The fact that the two players cannot see another means that they have rely on communication in order to reach their common goal. If they are trying to draw the same picture, for instance, they will need to describe exactly what lines, colours, and shapes they are utilising, and where they are marking them on the page, in order to wind up with reasonable amount of parity. Players soon learn that they cannot simply state that they’re going to draw a rabbit and assume that it’s going to look the same as the other player’s rabbit, or that it even necessarily be located in the same place on the page.

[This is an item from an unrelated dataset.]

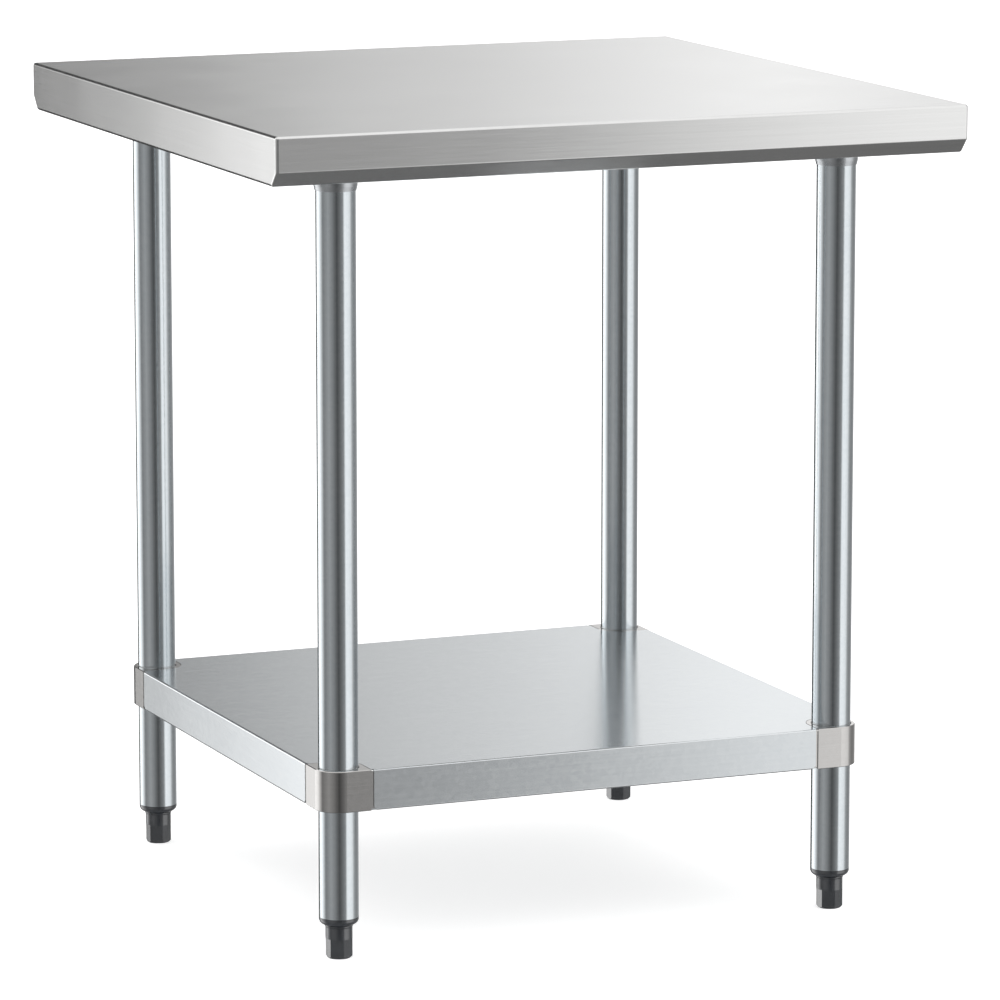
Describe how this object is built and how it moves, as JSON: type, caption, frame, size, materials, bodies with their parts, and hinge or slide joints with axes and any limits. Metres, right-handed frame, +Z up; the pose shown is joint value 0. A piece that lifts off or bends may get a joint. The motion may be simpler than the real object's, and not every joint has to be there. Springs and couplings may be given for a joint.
{
  "type": "work table",
  "caption": "Square stainless steel work table with bevelled edges, round tube legs, a height-adjustable galvanised undershelf and screw-adjustable feet.",
  "frame": {"origin": "on the floor, below the centre of the work top", "axes": "+Z up; +X to the right along the front edge; -Y towards the front bevelled edge"},
  "size_m": [0.762, 0.762, 0.8636],
  "materials": {
    "stainless_sheet": "fine brushed",
    "galvanised_sheet": "satin galvanised",
    "galvanised_tube": "bright galvanised",
    "galvanised_channel": "mill galvanised",
    "galvanised_socket": "zinc plated",
    "polished_clamp": "polished",
    "zinc_fasteners": "zinc plated",
    "zinc_stud": "zinc plated thread",
    "charcoal_plastic": "moulded, soft sheen"
  },
  "bodies": {
    "frame": {"work_top": "stainless_sheet", "top_channel_left": "galvanised_channel", "top_channel_right": "galvanised_channel", "top_channel_cross": "galvanised_channel", "channel_studs": "zinc_fasteners", "channel_nuts": "zinc_fasteners", "socket_set_screws": "zinc_fasteners", "leg_socket_front_left": "galvanised_socket", "leg_socket_front_right": "galvanised_socket", "leg_socket_rear_left": "galvanised_socket", "leg_socket_rear_right": "galvanised_socket", "leg_front_left": "galvanised_tube", "leg_front_right": "galvanised_tube", "leg_rear_left": "galvanised_tube", "leg_rear_right": "galvanised_tube", "foot_insert_front_left": "charcoal_plastic", "foot_insert_front_right": "charcoal_plastic", "foot_insert_rear_left": "charcoal_plastic", "foot_insert_rear_right": "charcoal_plastic"},
    "shelf": {"undershelf": "galvanised_sheet", "shelf_channel": "galvanised_channel", "shelf_set_screws": "zinc_fasteners", "shelf_corner_front_left": "polished_clamp", "shelf_corner_front_right": "polished_clamp", "shelf_corner_rear_left": "polished_clamp", "shelf_corner_rear_right": "polished_clamp"},
    "foot_lift_front_left": {"foot_ring_front_left": "charcoal_plastic"},
    "foot_screw_front_left": {"foot_front_left": "charcoal_plastic", "foot_stud_front_left": "zinc_stud"},
    "foot_lift_front_right": {"foot_ring_front_right": "charcoal_plastic"},
    "foot_screw_front_right": {"foot_front_right": "charcoal_plastic", "foot_stud_front_right": "zinc_stud"},
    "foot_lift_rear_left": {"foot_ring_rear_left": "charcoal_plastic"},
    "foot_screw_rear_left": {"foot_rear_left": "charcoal_plastic", "foot_stud_rear_left": "zinc_stud"},
    "foot_lift_rear_right": {"foot_ring_rear_right": "charcoal_plastic"},
    "foot_screw_rear_right": {"foot_rear_right": "charcoal_plastic", "foot_stud_rear_right": "zinc_stud"}
  },
  "joints": [
    {"name": "shelf_height", "type": "slide", "parent": "frame", "child": "shelf", "axis": [0, 0, 1], "range_m": [-0.1, 0.55]},
    {"name": "foot_lift_front_left", "type": "slide", "parent": "frame", "child": "foot_lift_front_left", "axis": [0, 0, -1], "range_m": [0, 0.025]},
    {"name": "foot_screw_front_left", "type": "hinge", "parent": "foot_lift_front_left", "child": "foot_screw_front_left", "pos_m": [-0.2794, -0.2794, 0], "axis": [0, 0, -1], "range_deg": [0, 3600]},
    {"name": "foot_lift_front_right", "type": "slide", "parent": "frame", "child": "foot_lift_front_right", "axis": [0, 0, -1], "range_m": [0, 0.025]},
    {"name": "foot_screw_front_right", "type": "hinge", "parent": "foot_lift_front_right", "child": "foot_screw_front_right", "pos_m": [0.2794, -0.2794, 0], "axis": [0, 0, -1], "range_deg": [0, 3600]},
    {"name": "foot_lift_rear_left", "type": "slide", "parent": "frame", "child": "foot_lift_rear_left", "axis": [0, 0, -1], "range_m": [0, 0.025]},
    {"name": "foot_screw_rear_left", "type": "hinge", "parent": "foot_lift_rear_left", "child": "foot_screw_rear_left", "pos_m": [-0.2794, 0.2794, 0], "axis": [0, 0, -1], "range_deg": [0, 3600]},
    {"name": "foot_lift_rear_right", "type": "slide", "parent": "frame", "child": "foot_lift_rear_right", "axis": [0, 0, -1], "range_m": [0, 0.025]},
    {"name": "foot_screw_rear_right", "type": "hinge", "parent": "foot_lift_rear_right", "child": "foot_screw_rear_right", "pos_m": [0.2794, 0.2794, 0], "axis": [0, 0, -1], "range_deg": [0, 3600]}
  ],
  "couplings": [
    {"joint": "foot_screw_front_left", "follows": "foot_lift_front_left", "rad_per_m": 2513.3},
    {"joint": "foot_screw_front_right", "follows": "foot_lift_front_right", "rad_per_m": 2513.3},
    {"joint": "foot_screw_rear_left", "follows": "foot_lift_rear_left", "rad_per_m": 2513.3},
    {"joint": "foot_screw_rear_right", "follows": "foot_lift_rear_right", "rad_per_m": 2513.3}
  ]
}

Barrier games, by their very nature, require a greater-than-usual degree of precise, and specific language. This makes them an excellent tool for developing a child’s language, and to build their capacity to communicate in a clear and concise way.

Benefits of barrier games

Barrier games are suited to the development of the following skills:

  • Listening to, and giving, directions
  • Requesting clarification of information that one has not understood
  • Comprehensiona and expression of a range of concepts
  • Narrative formulation and expression
  • Expressing and comprehending vocabulary
  • Using describing words: e.g., adjectives, adverbs, and prepositions.

Try it at home

  • Provide each child with a piece of paper, as well as textas, pencils, or crayons.
  • Have one child draw a picture and then describe it to his or her peer.
  • The other child listens to the description and then tries to draw the same picture on their page.
  • The children compare the pictures at the end and describe any differences they notice.
    • You can also try asking them about how a particular difference came about: e.g., did the instruction pertaining to that detail not include a location word.
  • Have the children switch roles.
  • You can simplify this task—particularly for younger children—by giving them colouring pages instead. This way, the children only have to attend to the different colours that they are using.